Where do you fall on the “selfish” scale? Do you have an attitude of open handedness or do you keep your hands closed tight? How can you work to become less selfish? Join me next time when we learn about the principle of being prepared.


9 thoughts on “The Principle of Being Unselfish.”

  1. Selfishness and unselfishness is one of those areas that are contrary to what it seems they should be. It seems that someone who spends plenty of “me” time would be the most satisfied with their life. Yet, the most contented people I know are the least selfish. And, some of the people I know that are the most selfish still never seem to be happy with anything. No matter where we are on the “selfish” scale, we can always become less selfish and more giving. 🙂


  2. Thank you so so much for sharing! I remember forever ago I read a blog about the “me time” myth… about how somehow saying you “need” or “deserve” me time can really hurt more than it helps… because we never feel like we get enough!
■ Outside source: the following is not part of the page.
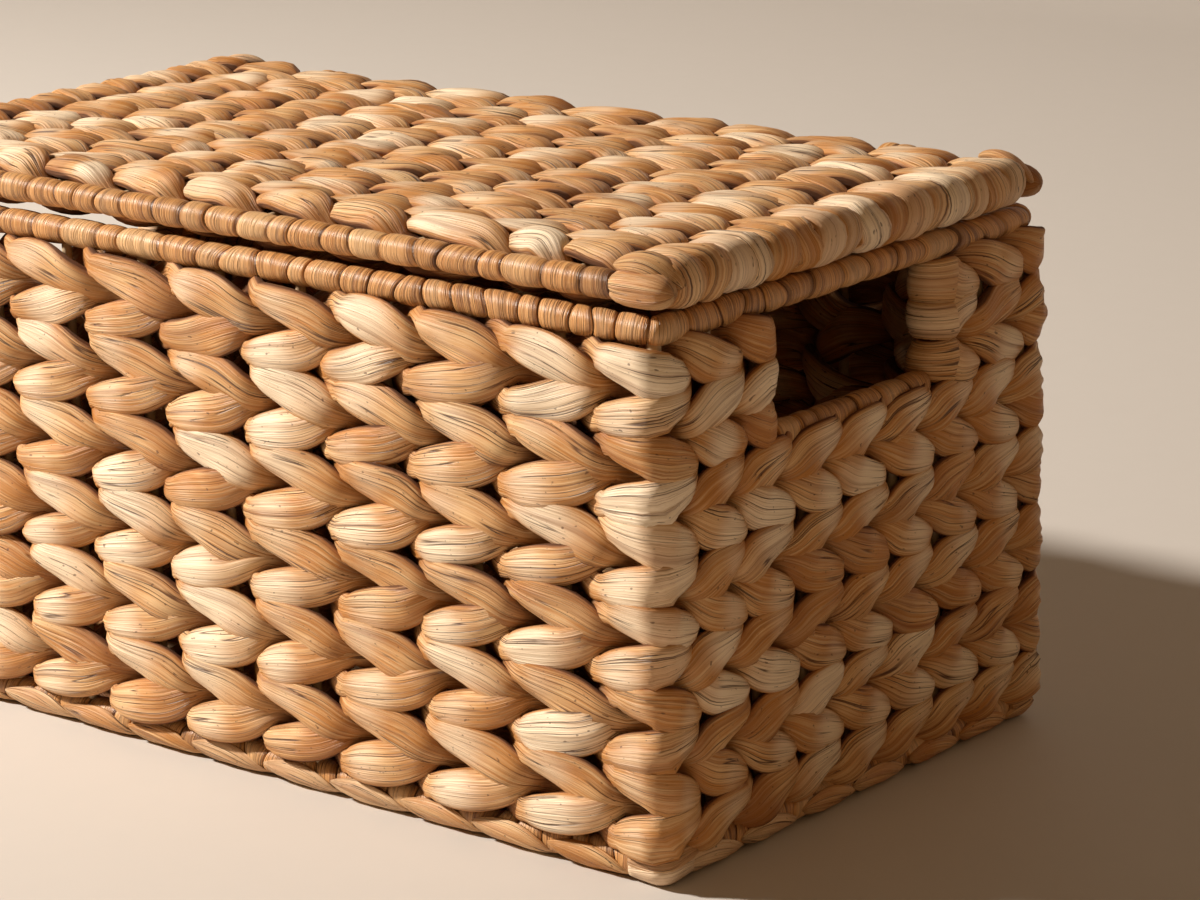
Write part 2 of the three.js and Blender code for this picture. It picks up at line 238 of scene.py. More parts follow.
class Value:
    """A number that a shader works out: wraps a socket, and adds a Math node for each operator."""

    def __init__(self, sheet, socket):
        self.sheet, self.socket = sheet, socket

    def __add__(self, other):
        return self.sheet.math("ADD", self, other)

    def __sub__(self, other):
        return self.sheet.math("SUBTRACT", self, other)

    def __mul__(self, other):
        return self.sheet.math("MULTIPLY", self, other)

    def __rsub__(self, other):
        return self.sheet.math("SUBTRACT", other, self)

    __radd__ = __add__
    __rmul__ = __mul__


class Finish:
    """A material whose nodes are written as expressions. node() adds any node by its type, its
    settings and the values or links of its sockets; the other methods are short forms of it."""

    def __init__(self, name):
        self.material = bpy.data.materials.new(name)
        self.material.use_nodes = True
        self.tree = self.material.node_tree
        self.shader = self.tree.nodes["Principled BSDF"]

    def node(self, kind, settings=None, **sockets):
        made = self.tree.nodes.new("ShaderNode" + kind)
        for key, value in (settings or {}).items():
            setattr(made, key, value)
        for key, value in sockets.items():
            self.feed(made.inputs[int(key[1:]) if key[1:].isdigit() else key.replace("_", " ")], value)
        return made

    def feed(self, socket, value):
        if isinstance(value, Value):
            self.tree.links.new(value.socket, socket)
        elif isinstance(value, bpy.types.NodeSocket):
            self.tree.links.new(value, socket)
        else:
            socket.default_value = value

    def math(self, operation, *terms):
        sockets = {f"s{i}": term for i, term in enumerate(terms)}
        return Value(self, self.node("Math", {"operation": operation}, **sockets).outputs[0])

    def step(self, value, low, high):
        """0 below low and 1 above high, with a smooth rise between them."""
        made = self.node("MapRange", {"interpolation_type": "SMOOTHSTEP"}, Value=value, s1=low, s2=high)
        return Value(self, made.outputs[0])

    def blend(self, colour, *layers):
        """A colour with others laid over it in turn, each given with its share."""
        for share, other in layers:
            colour = self.node("Mix", {"data_type": "RGBA"}, s0=share, s6=colour, s7=other).outputs[2]
        return colour

    def noise(self, place, detail=2.0, roughness=0.5, distortion=0.0):
        made = self.node("TexNoise", Vector=place, Scale=1.0, Detail=detail, Roughness=roughness,
                         Distortion=distortion)
        return Value(self, made.outputs["Fac"])

    def speckle(self, scale, detail=2.0):
        """Noise through the piece: its place is the Object coordinates times a scale."""
        place = self.node("TexCoord").outputs["Object"]
        scaled = self.node("VectorMath", {"operation": "SCALE"}, s0=place, Scale=scale)
        return self.noise(scaled.outputs[0], detail)

    def grain(self, lengthwise, crosswise, layer, *settings):
        """Noise drawn out along a strand: its place is the length along the strand and the
        distance round it, from the UV map in metres, each times a scale, at a layer."""
        place = self.node("VectorMath", {"operation": "MULTIPLY_ADD"},
                          s0=self.node("UVMap", {"uv_map": "strand"}).outputs[0],
                          s1=(lengthwise, crosswise, 0), s2=(0, 0, layer))
        return self.noise(place.outputs[0], *settings)

    def lines(self, noise, width):
        """Thin lines: 1 where a noise passes its middle value, and 0 from width away from it."""
        return 1 - self.step(self.math("ABSOLUTE", noise - 0.5), 0.0, width)

    def tone(self):
        """The strand's tone, from the tone attribute: a shade of its own, with painted light and shade.
        """
        return Value(self, self.node("Attribute", {"attribute_name": "tone"}).outputs["Fac"])

    def set(self, **constants):
        for key, value in constants.items():
            self.feed(self.shader.inputs[key.replace("_", " ")], value)

    def relief(self, height, distance):
        made = self.node("Bump", Height=height, Strength=1.0, Distance=distance)
        self.feed(self.shader.inputs["Normal"], made.outputs[0])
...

I've had my fair share of pity parties because I was all wrapped up in myself. I'm thankful for your courage and writing posts like this to remind us that God desires us to have a servants heart!!! Thank you for sharing your wisdom!!! I was encouraged and challenged 🙂


  3. Thanks Elizabeth for sharing your walk with Christ. Yes, indeed your points are spot on. Society is filled with prideful ambitions anchored in self-centered motives. The art of selflessness requires a daily and often hourly reliance on God. Left to my own strength I'm powerless over temptation. Only Christ's courage can prevent me from the “my-centric' syndrome. GBY


  4. Hi Elizabeth,Yes, this definitely conflicts with the culture's attitude that “you have to love yourself.” This definitely isn't what Jesus preached or lived, and as His followers we shouldn't either.


  5. It is definitely hard to find good examples of people living unselfishly in modern society. Most of the examples we are given are the rich and famous who act for themselves more than others.I think that is one reason why Blessed Mother Teresa of Calcutta was so appealing to many. She gave up so much to follow God's call to serve the poorest of the poor.